Jack Lyons. Jack Lyons is Professor of Philosophy and Chair of Logic and Rhetoric at the University of Glasgow, a post he took up right before the pandemic. His main areas of research are in cognitive science and epistemology and especially areas where they overlap. Among his works are Perception and Basic Beliefs (OUP 2009) and a number of articles addressing the role of conscious experience in perceptual categorisation judgments.

Heather Browning. Heather is a Lecturer in Philosophy at the University of Southampton. She specialises in animal sentience and welfare, and was recently part of the research team who produced a report for DEFRA reviewing the evidence of sentience in cephalopod molluscs and decapod crustaceans, leading to an amendment of the UK's Animal Welfare (Sentience) Act to include their protection. Alongside her academic career, Browning has worked as a zookeeper and animal welfare officer.

Abstracts

Davinia Fernández-Espejo - More Than Meets the Eye; Searching for Consciousness After Brain Injury

We can only infer whether somebody is aware by looking at their behaviour and how they interact with us. But what would happen if you were not capable to control your behaviour to show that you are aware? Patients in a vegetative state are clinically considered to be entirely unaware. And while this is the case for the majority of them, brain imaging has revealed that a subset of these patients are actually, and unexpectedly, aware despite appearing entirely physically unresponsive. I will discuss how we can uncover awareness in unresponsive patients and what current research tells us about the cause of such paradoxical abilities.

Jack Lyons - Phenomenal Consciousness and the Real Problem of Other Minds

The familiar philosophical problem of other minds is a skeptical problem; it’s the problem of how I can be sure anyone else besides me has conscious experiences, given that the only mind I have introspective access to is my own, and since all the relevant behaviour that might serve as third-personal evidence seems producible in an experience-less automaton. Even if we discard these worries as hyperbolic, there is still a “real problem” of other minds deriving from the well known distinction between phenomenal consciousness (roughly, “what-it’s-like-ness”) and access consciousness (reportability, availability to central executive functions). Although access consciousness clearly does something for the organism, and we can therefore acquire evidence that a creature has access consciousness, there is a remaining problem concerning phenomenal consciousness, unless we can specify what it does for the organism. I offer a speculative proposal about the function of phenomenal consciousness, one that would allow us to adduce empirical evidence for or against the claim that a certain class of animals is phenomenally conscious.

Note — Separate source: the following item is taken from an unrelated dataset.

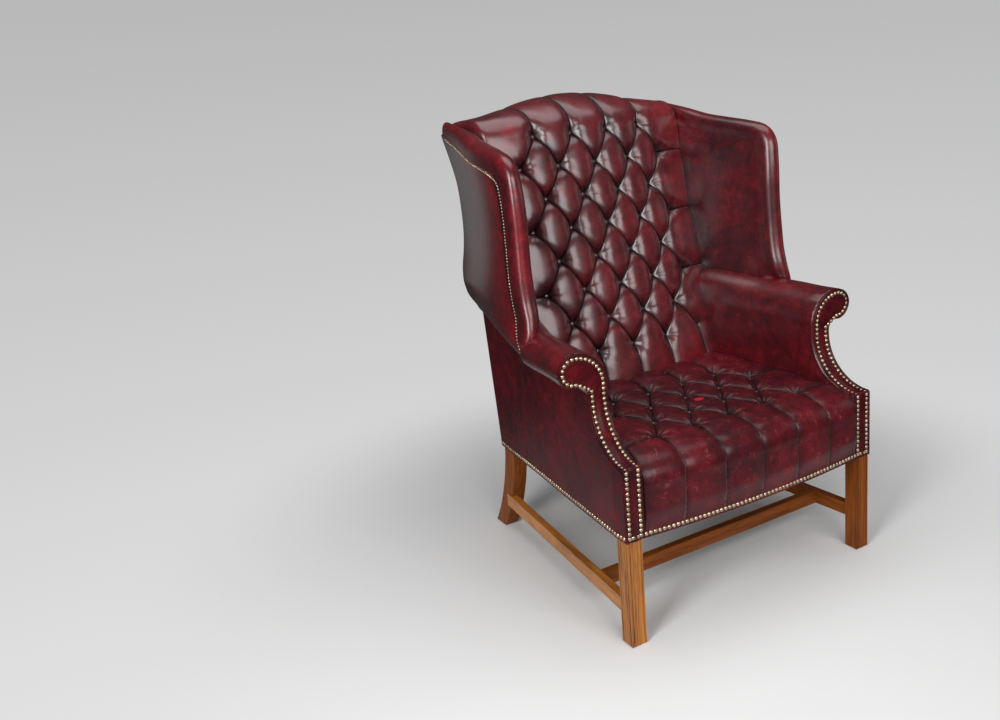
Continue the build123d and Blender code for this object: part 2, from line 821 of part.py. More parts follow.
def mirrored_loft(sections):
    """Loft through the sections of one half and their mirror images."""
    halves = [[edge.mirror(Plane.YZ) for edge in section] for section in reversed(sections[1:])]
    wires = [Wire(edges) for edges in halves + sections]
    return Solid.make_loft(wires, ruled=True)


back_row_heights = [back_top_row - back_row * k for k in range(back_rows)]
back_missing = {(4, 7)}
lip_clear = crest_rail_depth + leather + seam_gap


def back_depth(x, z):
    """Depth of the plane of the back buttons."""
    return back_plane + back_slope * (z - back_plane_height) + back_round * x ** 2


def back_section(share, border):
    """One upright section of the back pad, over the crest and down to its rail."""
    inner = half_back_pitch * share
    x = inner + (crest_half - inner) * border
    nodes = tuft_nodes(share, back_row_heights, button_radius, 1, back_missing,
                       (channel_rise, pleat_rise, channel_rise))
    drop = edge_drop * border ** 2
    top = crest(x)
    valley = nodes[0][1]
    dip = (channel_rise - valley) / 5

    def at(depth, z):
        edge = wing_x(depth) - wing_half - wing_gap
        return put(inner + (edge - inner) * border, depth, z)

    def front(z, rise):
        return (back_depth(x, z) - rise + drop, z)

    def between(a, b, forward, rise):
        middle = at((a[0] + b[0]) / 2 - forward, (a[1] + b[1]) / 2 + rise)
        return arc(at(*a), middle, at(*b))

    def bulged(a, b, crown):
        length = math.dist(a, b)
        return between(a, b, crown * abs(b[1] - a[1]) / length,
                       crown * abs(b[0] - a[0]) / length)

    points = [front(z, rise) for z, rise in nodes]
    rest = back_base - pillow_rise
    last = nodes[-1][1]
    foot = front(back_bottom, last * 0.7)
    rear_lip = outside_back(top - crest_pad)
    peak = (rear_lip - lip_clear - leather, top - dip)
    brow = ((back_depth(x, top) + rear_lip - lip_clear) / 2 - rest / 2 + drop / 2,
            top - crest_pad / 2 - dip)
    lip_top = (rear_lip - leather, top - crest_pad / 3 - dip / 2)
    lip_low = (rear_lip, top - crest_pad + seam_gap)
    notch = (rear_lip - lip_clear, top - crest_pad + seam_gap)
    ledge = post_top + seam_gap
    rail_front = (outside_back(ledge) - lip_clear, ledge)
    post_clear = post_front(ledge) - webbing_thick - seam_gap
    base_top = (min(back_depth(x, ledge) + rest + edge_drop, post_clear), ledge)
    base_low = (back_depth(x, back_bottom) + rest + edge_drop, back_bottom)
    edges = [bulged(a, b, crown_of(a[1] - b[1], button_radius, back_row, pillow_rise))
             for a, b in zip(points, points[1:])]
    edges.append(bulged(points[-1], foot, leather))
    ring = [foot, base_low, base_top, rail_front, notch, lip_low]
    edges += lines([at(*point) for point in ring])
    edges += [between(lip_low, lip_top, -leather / 4, leather / 4),
              between(lip_top, peak, -leather, leather),
              between(peak, brow, leather, leather), bulged(brow, points[0], leather * 2)]
    return edges


back_pad = mirrored_loft([back_section(*station) for station in stations()])
arm_zone = plan_prism([(inner_x(0) - seam_gap, 0), (inner_x(box_back) - seam_gap, box_back),
                       (half_spread + over, box_back), (half_spread + over, 0)],
                      back_bottom - over, arm_height + seam_gap)
back_pad = whole(back_pad.cut(arm_zone, arm_zone.mirror(Plane.YZ)))
save("back_cushion", back_pad)
print("back cushion valid", back_pad.is_valid)

base_gap = back_base - pillow_rise + edge_drop + seam_gap
stuffing_side = []
for z in (back_bottom, stuffing_top):
    stuffing_side.append((back_depth(stuffing_half, z) + base_gap, z))
for z in (stuffing_top, back_bottom):
    stuffing_side.append((post_front(z) - webbing_thick - seam_gap, z))
save("back_stuffing", side_prism(stuffing_side, -stuffing_half, stuffing_half))

seat_row_depths = [seat_first_row + seat_row * k for k in range(seat_rows)]


def seat_section(share, border):
    """One section of the seat pad, from its nailed front edge over the top to the back."""
    inner = half_seat_pitch * share
    nodes = tuft_nodes(share, seat_row_depths, button_radius, 0, set(),
                       (seat_channel, seat_pleat, seat_channel))
    drop = seat_edge_drop * border ** 2
    half_front = seat_front_width / 2 - seam_gap
    nominal = inner + (half_front - inner) * border
    front_depth = -facing_thick - bow(nominal)
    valley = nodes[0][1]
    dip = (seat_channel - valley) / 4

    def at(depth, z):
        edge = half_front - in_slope * depth
        return put(inner + (edge - inner) * border, depth, z)

    def bulged(a, b, forward, rise):
        middle = at((a[0] + b[0]) / 2 - forward, (a[1] + b[1]) / 2 + rise)
        return arc(at(*a), middle, at(*b))

    points = [(depth, seat_button_height + rise - drop) for depth, rise in nodes]
    swell = seat_front_swell * (1 - border ** 2)
    chest = (front_depth - swell / 3 + dip / 4, (leather_bottom + seat_nose_height) / 2)
    nose = (front_depth - swell + dip / 2, seat_nose_height)
    brow = (front_depth / 2 + seat_skin, seat_top_front - drop - dip)
    hem = (front_depth, leather_bottom)
    band = (front_depth, leather_bottom + nail_margin * 2)
    inside = front_depth + seat_skin
    tail = (seat_tail_depth, back_bottom - seam_gap)
    corner = seat_front_swell * math.sqrt(0.5)
    edges = lines([at(*hem), at(*band)])
    edges += [bulged(band, chest, leather / 4, 0), bulged(chest, nose, leather / 4, 0),
              bulged(nose, brow, corner, corner), bulged(brow, points[0], 0, leather)]
    for a, b in zip(points, points[1:]):
        crown = crown_of(b[0] - a[0], button_radius, seat_row, seat_pillow)
        edges.append(bulged(a, b, 0, crown))
    meet = (seat_meet_depth, back_bottom - seam_gap)
    edges.append(bulged(points[-1], meet, 0, leather))
    ring = [meet, tail, (seat_tail_depth, deck_top + seam_gap), (inside, deck_top + seam_gap),
            (inside, leather_bottom), hem]
    edges += lines([at(*point) for point in ring])
    return edges


seat_pad = mirrored_loft([seat_section(*station) for station in stations()])
save("seat_cushion", seat_pad)
print("seat cushion valid", seat_pad.is_valid)


# Buttons: low covered domes seated in the hollows of the pads
def dome(radius, height):
    """Solid cap of a sphere on a flat base, its axis along +Z."""
    ball = (radius ** 2 + height ** 2) / (2 * height)
    profile = [Edge.make_line(Vector(0, 0, 0), Vector(radius, 0, 0)),
               arc(Vector(radius, 0, 0),
                   Vector(math.sqrt(ball ** 2 - (ball - height / 2) ** 2), 0, height / 2),
                   Vector(0, 0, height)),
               Edge.make_line(Vector(0, 0, height), Vector(0, 0, 0))]
    return Solid.revolve(face_of(profile), 360, Axis.Z)


def seated(shape, point, normal):
    """Shape moved so that its base stands on a point and faces along a normal."""
    return shape.moved(Plane(origin=point, z_dir=normal).location)


button = dome(button_radius - leather, button_thick)
back_normal = Vector(0, -1, back_slope).normalized()
back_button_spots = []
for row, z in enumerate(back_row_heights):
    for column in range(-4, 5):
        if is_button(abs(column), row, 1) and (abs(column), row) not in back_missing:
            x = column * half_back_pitch
            last = row in (0, back_rows - 1)
            lift = back_normal * (back_end_lift if last else button_lift)
            back_button_spots.append(put(x, back_depth(x, z), z) + lift)
save("back_buttons", [seated(button, spot, back_normal) for spot in back_button_spots])
seat_button_spots = []
for row, depth in enumerate(seat_row_depths):
    for column in range(-4, 5):
        if is_button(abs(column), row, 0):
            last = row in (0, seat_rows - 1)
            rise = seat_end_lift if last else button_lift
            spot = put(column * half_seat_pitch, depth, seat_button_height + rise)
            seat_button_spots.append(spot)
save("seat_buttons", [seated(button, spot, Vector(0, 0, 1)) for spot in seat_button_spots])


# Nails
def spaced(points, pitch):
    """Evenly spaced places along a dense run of points, with the index before each."""
    lengths = [0]
    for a, b in zip(points, points[1:]):
        lengths.append(lengths[-1] + (b - a).length)
    count = max(1, round(lengths[-1] / pitch))
    places = []
    i = 0
    for n in range(count + 1):
        goal = lengths[-1] * n / count
        while i < len(lengths) - 2 and lengths[i + 1] < goal:
            i += 1
        part = (goal - lengths[i]) / max(lengths[i + 1] - lengths[i], 1e-9)
        places.append((points[i] + (points[i + 1] - points[i]) * part, i))
    return places


nail = dome(nail_radius, nail_height)
small_nail = dome(small_nail_radius, small_nail_height)
nail_row_height = leather_bottom + nail_margin


def facing_front(z):
    """Depth of the facing's front at a height."""
    rise = min(max(z - knee_height, 0), arm_setback)
    radius = arm_setback
    return radius - math.sqrt(radius ** 2 - rise ** 2) if z < knee_height else \
        math.sqrt(radius ** 2 - (radius - rise) ** 2)


def facing_point(inset, z):
    """Point on the facing's front, inset from its outer edge at that depth."""
    depth = facing_front(z)
    x = half_spread + leather - arm_slope * (depth) - inset
    return put(x, depth - facing_thick, z)


def facing_normal(z):
    """Direction in which the facing's front looks."""
    rise = min(max(z - knee_height, 0), arm_setback)
    if rise == 0 or rise == arm_setback:
        return Vector(0, -1, 0)
    depth = facing_front(z)
    return Vector(0, -depth, arm_setback - rise).normalized()


def edge_run(inset, top):
    """Dense points up one edge of the facing, evenly turned round the knee."""
    low = [nail_row_height + (knee_height - nail_row_height) * i / 40 for i in range(41)]
    sweep = [knee_height + arm_setback * (1 - math.cos(math.pi / 2 * i / 60))
             for i in range(1, 61)]
    high = [knee_height + arm_setback + (top - knee_height - arm_setback) * i / 10
            for i in range(1, 11)]
    return [facing_point(inset, z) for z in low + sweep + high]


def scroll_run():
    """Dense points of the nail row round the scroll, from the notch to the inner neck."""
    side = half_spread + leather - arm_slope * arm_setback
    inner = side - facing_width
    depth = arm_setback - facing_thick
    inset = lobe_radius - nail_margin
    lobe_x = side + lobe_out
    notch = put(side - nail_margin, depth, notch_height + nail_margin)
    turns = [math.radians(-100 + 175 * i / 60) for i in range(61)]
    lobe = [put(lobe_x + inset * math.cos(t), depth, lobe_height + inset * math.sin(t))
            for t in turns]
    neck = put(inner + nail_margin, depth, arm_height - shoulder_drop)
    top = lobe[-1]
    bend = put(inner + nail_margin + (top.X - inner - nail_margin) * 0.24, depth,
               arm_height - nail_margin - (shoulder_drop - nail_margin) * 0.3)
    shoulder = arc(top, bend, neck)
    fall = [shoulder.position_at(i / 30) for i in range(1, 31)]
    return [notch] + lobe + fall


def facing_nails():
    """One double row: up the outer edge, round the scroll and down the inner edge."""
    outer = edge_run(nail_margin, notch_height)
    inner = edge_run(facing_width - nail_margin, arm_height - shoulder_drop)
    whole = outer + scroll_run() + list(reversed(inner))
    nails = []
    for point, _ in spaced(whole, nail_pitch):
        normal = facing_normal(point.Z)
        nails.append(seated(nail, point + normal * mesh_lift, normal))
    return nails


save_pair("facing_nails", facing_nails())


def front_nails():
    """Row along the bow of the front, between the facings."""
    reach = half_spread + leather - facing_width + nail_margin - nail_pitch
    steps = [reach * (i / 60 - 1) for i in range(121)]
    run = [put(x, -facing_thick - bow(x), nail_row_height) for x in steps]
    nails = []
    for point, _ in spaced(run, nail_pitch):
        turn = Vector(point.X * rail_bow * 2 / leg_x ** 2, -1, 0).normalized()
        nails.append(seated(nail, point + turn * mesh_lift, turn))
    corner = put(half_spread + leather - facing_width / 2, -facing_thick, nail_row_height)
    spots = [corner - Vector(nail_pitch / 2, 0, 0), corner + Vector(nail_pitch / 2, 0, 0)]
    for spot in spots:
        for mirrored in (1, -1):
            place = Vector(spot.X * mirrored, spot.Y, spot.Z) + Vector(0, -mesh_lift, 0)
            nails.append(seated(nail, place, Vector(0, -1, 0)))
    return nails


save("front_rail_nails", front_nails())


def side_nails():
    """Row along the lower edge of one side."""
    start = nail_margin - facing_thick
    stop = outside_back(nail_row_height) - nail_margin
    steps = [start + (stop - start) * i / 60 for i in range(61)]
    run = [put(side_x(depth) + leather, depth, nail_row_height) for depth in steps]
    nails = []
    for point, i in spaced(run, nail_pitch):
        depth = point.Y + mid_depth
        slope = side_slope if depth > leg_width + nail_radius else 0
        normal = Vector(1, slope, 0).normalized()
        lift = mesh_lift * 3 if abs(depth - leg_width) < nail_radius * 2 else mesh_lift
        nails.append(seated(nail, point + normal * lift, normal))
    return nails


save_pair("side_rail_nails", side_nails())


def wing_nails():
    """Small nails close along the seam where the border meets the outside wing."""
    flat, edges = wing_wire(arm_height + nail_margin)
    path = Wire(edges)
    length = path.length
    count = round((length - nail_margin * 2) / small_nail_pitch)
    nails = []
    inset = small_nail_radius * 2
    for n in range(count + 1):
        share = (nail_margin + (length - nail_margin * 2) * n / count) / length
        spot = path.position_at(share)
        along = path.tangent_at(share)
        inward = Vector(along.Y, -along.X, 0)
        local = spot + inward * inset + Vector(0, 0, wing_half)
        point = wing_plane.from_local_coords(local)
        nails.append(seated(small_nail, point + wing_normal * mesh_lift, wing_normal))
    return nails


save_pair("wing_nails", wing_nails())
print("box centre depth", mid_depth, "back buttons", len(back_button_spots),
      "seat buttons", len(seat_button_spots))
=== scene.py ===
# %% [markdown]
# # A deep-buttoned wing armchair
# An oak frame carries horsehair pads under oxblood leather. The leather is tacked
# down at rows of buttons, and the slack between them is folded into pleats. The frame comes from
# the CAD model as it is, and this lesson makes the upholstery, the finishes and the light.

# %% Load the frame and keep its box
import json
import math
import bpy
import numpy as np
from mathutils import Matrix, Vector


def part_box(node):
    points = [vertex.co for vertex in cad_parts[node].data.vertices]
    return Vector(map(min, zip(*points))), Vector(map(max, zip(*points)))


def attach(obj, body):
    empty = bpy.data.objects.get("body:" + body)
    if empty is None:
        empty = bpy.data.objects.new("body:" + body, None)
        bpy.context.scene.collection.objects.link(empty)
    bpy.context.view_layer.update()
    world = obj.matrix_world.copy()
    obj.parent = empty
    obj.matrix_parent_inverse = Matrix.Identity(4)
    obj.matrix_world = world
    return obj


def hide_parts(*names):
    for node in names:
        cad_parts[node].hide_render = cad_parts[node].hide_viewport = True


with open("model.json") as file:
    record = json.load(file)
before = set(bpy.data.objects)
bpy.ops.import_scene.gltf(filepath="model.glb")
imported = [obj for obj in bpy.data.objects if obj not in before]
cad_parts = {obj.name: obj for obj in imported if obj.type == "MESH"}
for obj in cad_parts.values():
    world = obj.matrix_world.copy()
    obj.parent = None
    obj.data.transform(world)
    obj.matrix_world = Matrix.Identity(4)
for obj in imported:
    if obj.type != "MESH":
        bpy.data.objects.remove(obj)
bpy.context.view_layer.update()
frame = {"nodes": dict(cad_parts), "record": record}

# %% [markdown]
# ## One way to say where a point is
# An upholsterer measures across from the middle, back from the front legs and up from the floor.
# All shapes below are written in those millimetres, and one function turns them into metres.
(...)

Heather Browning - Assessing Animal Sentience

Animal sentience is relevant to public policy and ethical decision-making, and determining which animals are sentient helps us decide which animals to protect and how to treat them. In this talk I will discuss the current best available methods for assessing the sentience of animals, drawing on the framework recently used to evaluate the sentience of cephalopod molluscs and decapod crustaceans for their inclusion under the UK’s Animal Welfare (Sentience) Act 2022.